When compression is unnecessary (step S304; No), the storage control program 80 stores the user data in the overwrite buffer, further temporarily stores the user data in the disk, and non-volatilizes the user data (step S305). Subsequently, the storage control program 80 stores the address on the overwrite buffer in the address conversion table 84 (step S306), and ends the processing.

When compression is necessary (step S304; Yes), the storage control program 80 newly allocates an address on the additional write buffer (step S307). Thereafter, the storage control program 80 compresses the user data (step S308). Subsequently, the storage control program 80 stores the compressed data obtained by compressing the user data in the additional write buffer, further temporarily stores the compressed data in the disk, and non-volatilizes the user data (step S309). Thereafter, the storage control program 80 stores the address on the additional write buffer in the compressed data address conversion table 85 (step S310), and ends the processing.

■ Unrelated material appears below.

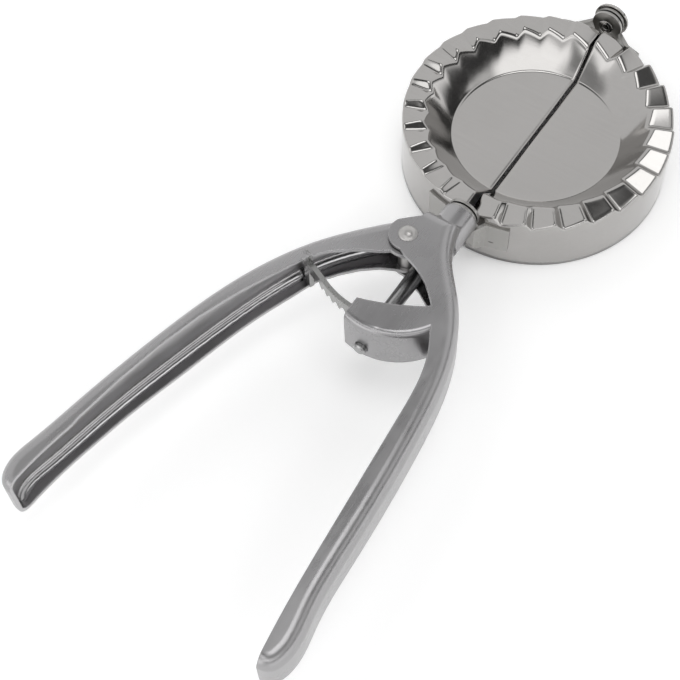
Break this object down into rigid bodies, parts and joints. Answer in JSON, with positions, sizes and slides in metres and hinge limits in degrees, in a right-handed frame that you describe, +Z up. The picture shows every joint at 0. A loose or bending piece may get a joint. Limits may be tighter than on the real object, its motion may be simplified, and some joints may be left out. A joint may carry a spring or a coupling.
{
  "type": "dumpling press",
  "caption": "Hand press for filled pastries: plier handles work a curved rack and pinion that folds one fluted half mould over onto the other.",
  "frame": {"origin": "on the hinge line of the two half moulds, at the middle of the round mould", "axes": "+X along the hinge line from the handles to the far pivot, +Y towards the half that folds, +Z up out of the open dish"},
  "size_m": [0.2584, 0.1042, 0.0354],
  "materials": {
    "mould_steel": "bright pressed stainless sheet with fine wiping marks",
    "handle_steel": "satin tumbled stainless outside, bright inside the channels",
    "bracket_steel": "satin stainless strip with small spot weld marks",
    "rivet_steel": "smooth stainless, slightly hammered heads",
    "shaft_steel": "drawn stainless rod",
    "gear_steel": "stamped stainless, cut edges",
    "spring_steel": "drawn spring wire",
    "bush_brass": "turned bush inside the neck"
  },
  "bodies": {
    "frame": {"fixed_handle": "handle_steel", "right_mould": "mould_steel", "right_near_bracket": "bracket_steel", "right_far_bracket": "bracket_steel", "near_spacer": "rivet_steel", "far_spacer": "rivet_steel", "neck_bush": "bush_brass", "lever_rivet": "rivet_steel", "far_rivet": "rivet_steel", "far_washer": "rivet_steel", "return_spring": "spring_steel"},
    "lever": {"lever_handle": "handle_steel", "rack": "gear_steel", "rivet_sleeve": "rivet_steel"},
    "folding_half": {"left_mould": "mould_steel", "left_near_bracket": "bracket_steel", "left_far_bracket": "bracket_steel", "drive_shaft": "shaft_steel", "pinion": "gear_steel", "pinion_pin": "shaft_steel", "shaft_washer": "rivet_steel"}
  },
  "joints": [
    {"name": "lever_squeeze", "type": "hinge", "parent": "frame", "child": "lever", "pos_m": [-0.0705, 0.0062, 0.0034], "axis": [0, 0, 1], "range_deg": [0, 28.08], "stiffness_Nm_per_rad": 0.6, "springref_deg": -20.05},
    {"name": "mould_fold", "type": "hinge", "parent": "frame", "child": "folding_half", "pos_m": [0, 0, 0], "axis": [1, 0, 0], "range_deg": [0, 180]}
  ],
  "couplings": [
    {"joint": "mould_fold", "follows": "lever_squeeze", "ratio": 6.4091}
  ]
}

FIG. 16 is a flowchart of processing of destaging compressed data.

First, the storage control program 80 stores the compressed data group in the buffer on the data redundancy program (step S401). Subsequently, the storage control program 80 newly allocates an address on the disk device (step S402). Subsequently, the storage control program 80 stores the address on the disk device in the compressed data address conversion table 85 (step S403).

Thereafter, the storage control program 80 stores the compressed data group in the data redundancy program 82 (step S404). Subsequently, the storage control program 80 issues a command to the data redundancy program 82 to store the compressed data group in the address on the disk device (step S405).

The data redundancy program 82 transfers the compressed data group to the data redundancy program 82 of the other storage node 150 (step S406). The data redundancy programs 82 of the own storage node 150 and the other storage node 150 store the compressed data group in the disk device of each storage node 150 (step S407), and ends the processing.

FIG. 17 is a flowchart of core number adjustment of the first embodiment.

First, the allocation adjustment program 81 checks the update of the per-volume configuration information table (step S501). The allocation adjustment program 81 refers to the per-volume configuration information table and updates the per-attribute volume statistical table (step S502). Thereafter, the allocation adjustment program 81 refers to the per-attribute volume statistical table and acquires the number of volumes of each attribute and the sum (step S503). Here, the number of volumes of each attribute is acquired, but may be implemented as a configuration for acquiring the capacity of the volume of each attribute.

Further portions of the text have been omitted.